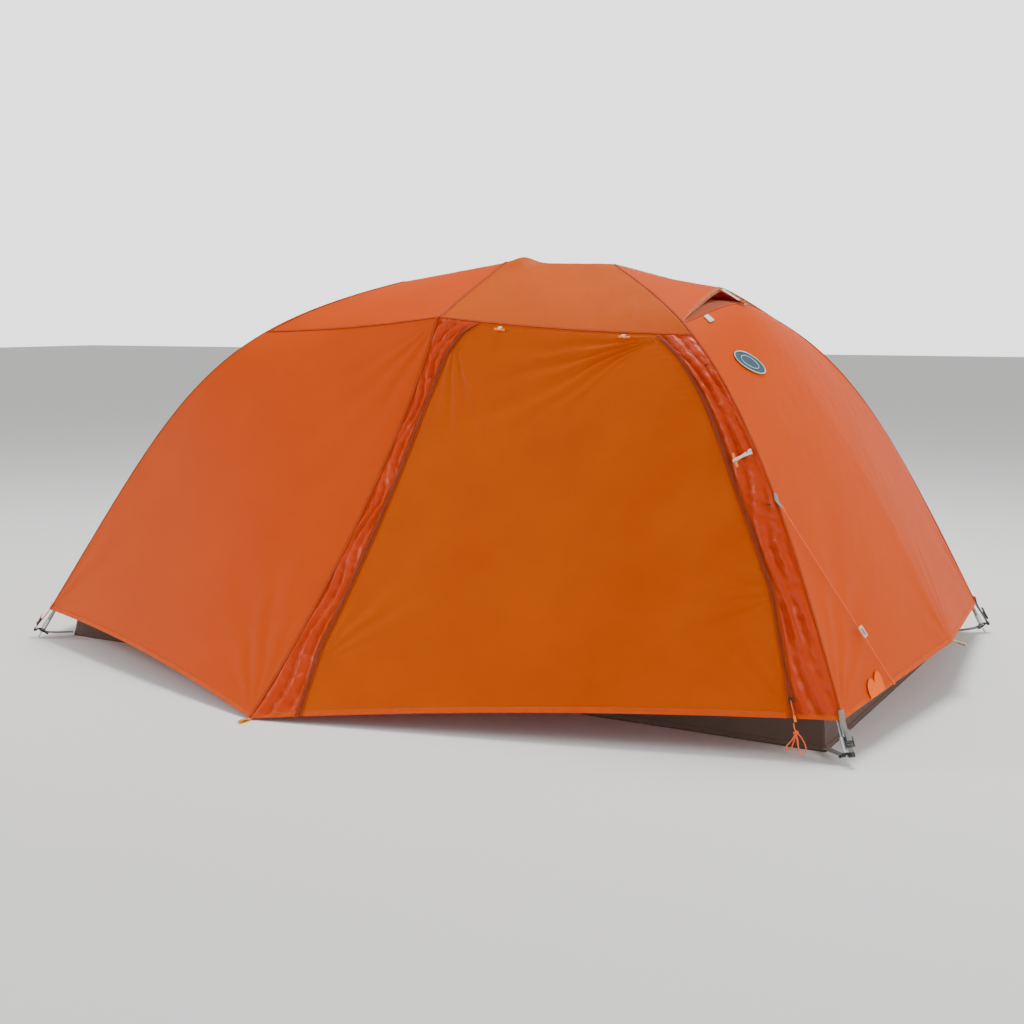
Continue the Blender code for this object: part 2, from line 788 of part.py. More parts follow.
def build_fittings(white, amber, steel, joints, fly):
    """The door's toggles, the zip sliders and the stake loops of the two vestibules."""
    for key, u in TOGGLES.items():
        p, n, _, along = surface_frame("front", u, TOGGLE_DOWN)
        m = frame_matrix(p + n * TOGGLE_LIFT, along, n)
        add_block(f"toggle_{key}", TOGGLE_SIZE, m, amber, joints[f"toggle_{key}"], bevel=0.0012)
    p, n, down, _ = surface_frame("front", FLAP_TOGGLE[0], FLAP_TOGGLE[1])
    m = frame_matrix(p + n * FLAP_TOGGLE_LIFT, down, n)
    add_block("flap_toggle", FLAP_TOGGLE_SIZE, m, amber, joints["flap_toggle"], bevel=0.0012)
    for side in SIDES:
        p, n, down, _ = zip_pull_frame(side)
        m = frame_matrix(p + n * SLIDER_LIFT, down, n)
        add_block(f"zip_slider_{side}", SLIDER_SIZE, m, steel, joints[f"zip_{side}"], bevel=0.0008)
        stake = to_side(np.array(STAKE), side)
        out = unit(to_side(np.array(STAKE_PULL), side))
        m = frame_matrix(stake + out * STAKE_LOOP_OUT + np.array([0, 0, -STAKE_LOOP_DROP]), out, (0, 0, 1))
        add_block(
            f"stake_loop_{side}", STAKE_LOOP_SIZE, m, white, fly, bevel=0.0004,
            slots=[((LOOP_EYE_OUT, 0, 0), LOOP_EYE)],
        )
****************
■ BRIEF ■
Print all the data exactly.

■ IN RESPONSE ■
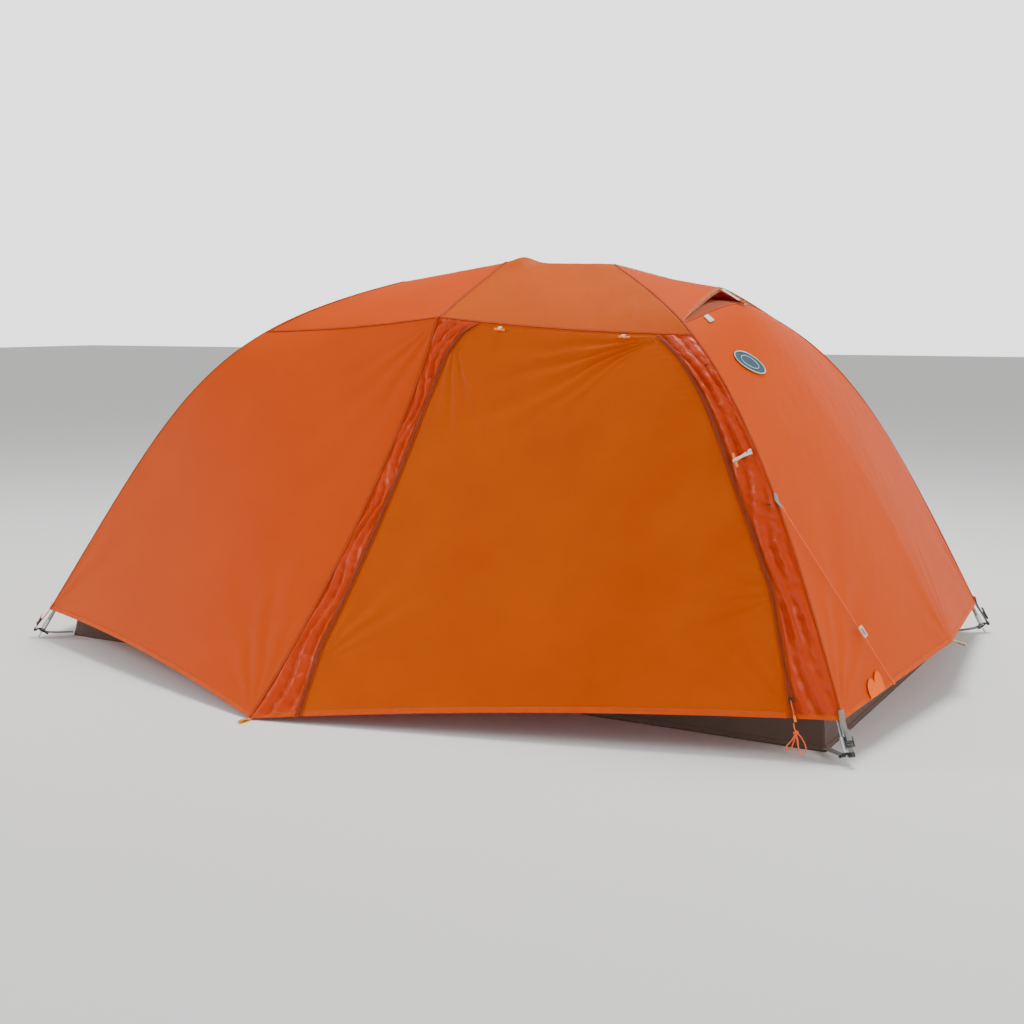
Continue the Blender code for this object: part 2, from line 788 of part.py. More parts follow.
def build_fittings(white, amber, steel, joints, fly):
    """The door's toggles, the zip sliders and the stake loops of the two vestibules."""
    for key, u in TOGGLES.items():
        p, n, _, along = surface_frame("front", u, TOGGLE_DOWN)
        m = frame_matrix(p + n * TOGGLE_LIFT, along, n)
        add_block(f"toggle_{key}", TOGGLE_SIZE, m, amber, joints[f"toggle_{key}"], bevel=0.0012)
    p, n, down, _ = surface_frame("front", FLAP_TOGGLE[0], FLAP_TOGGLE[1])
    m = frame_matrix(p + n * FLAP_TOGGLE_LIFT, down, n)
    add_block("flap_toggle", FLAP_TOGGLE_SIZE, m, amber, joints["flap_toggle"], bevel=0.0012)
    for side in SIDES:
        p, n, down, _ = zip_pull_frame(side)
        m = frame_matrix(p + n * SLIDER_LIFT, down, n)
        add_block(f"zip_slider_{side}", SLIDER_SIZE, m, steel, joints[f"zip_{side}"], bevel=0.0008)
        stake = to_side(np.array(STAKE), side)
        out = unit(to_side(np.array(STAKE_PULL), side))
        m = frame_matrix(stake + out * STAKE_LOOP_OUT + np.array([0, 0, -STAKE_LOOP_DROP]), out, (0, 0, 1))
        add_block(
            f"stake_loop_{side}", STAKE_LOOP_SIZE, m, white, fly, bevel=0.0004,
            slots=[((LOOP_EYE_OUT, 0, 0), LOOP_EYE)],
        )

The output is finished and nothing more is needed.